Malthus avait tort

Etranger
par  P. SIMON
Publication : janvier 1977
Mise en ligne : 14 mars 2008

 [1] Le Docteur Malthus vient de recevoir un nouveau démenti du Conseil International du Blé. En effet , la production mondiale de cette céréale pour la campagne 1976-1977 va dépasser les 400 millions de tonnes, soit une augmentation de 10 % par rapport au record de 1973. Ce progrès considérable est dû à un accroissement des rendements et des surfaces cultivées ainsi qu’à l’introduction de nouvelles variétés de blé dans les zones tropicales. Partout dans le monde, à l’exception de l’Europe, des Etats-Unis et de l’Australie, la récolte de cette année a été très bonne et il est prévu que la prochaine le sera également.

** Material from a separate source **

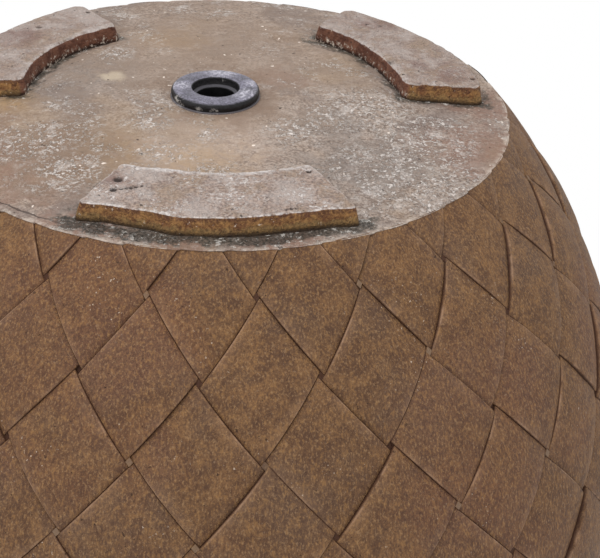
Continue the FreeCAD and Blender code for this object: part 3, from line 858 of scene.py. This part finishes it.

Entre 1949 et 1976, la production mondiale de blé est passée de 160 millions à 410 millions de tonnes. Dans le même temps, la population mondiale a crû de 2,4 milliards à 4 milliards d’humains. La production de blé augmente donc plus rapidement que la population. Comme les autres céréales et la viande suivent une évolution parallèle, le spectre de la famine paraît donc écarté.

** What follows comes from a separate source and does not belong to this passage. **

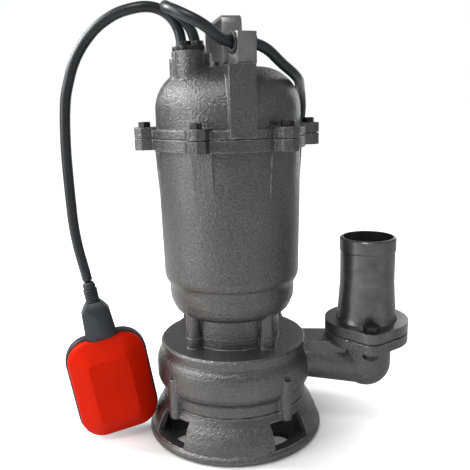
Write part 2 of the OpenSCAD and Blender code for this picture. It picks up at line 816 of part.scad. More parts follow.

Bien sûr, devant cette abondance, les prix mondiaux ont baissé cette année. Aux Etats-Unis, la baisse atteint près de 25 % et le blé s’y vend un peu moins cher que le maïs. C’est donc un désastre pour les producteurs dont les profits diminuent et qui demandent l’aide du gouvernement fédéral. Déjà, pour soutenir les cours, les gouvernements des Etats-Unis, de l’Australie et du Canada avaient diminué les surfaces cultivées en blé et contingenté la production dès 1969, engendrant ainsi la rareté selon la recette traditionnelle.
Les excédents de céréales pourraient pourtant servir à nourrir les animaux dont la chair serait sans doute plus savoureuse. Mais les cours fixés en Europe par la Politique Agricole Commune pour sauvegarder les revenus des agriculteurs sont si hauts qu’ils découragent les éleveurs, et la part des céréales dans la ration alimentaire du bétail ne cesse de décroître.
Toutes ces données montrent bien l’embarras dans lequel l’abondance place l’économie de marché. Seule l’Economie Distributive nous permettra de sortir de ces contradictions en supprimant la nécessité de soutenir des cours en organisant la rareté.


[1Titre et données empruntés au «  Financial Times » de décembre 1976.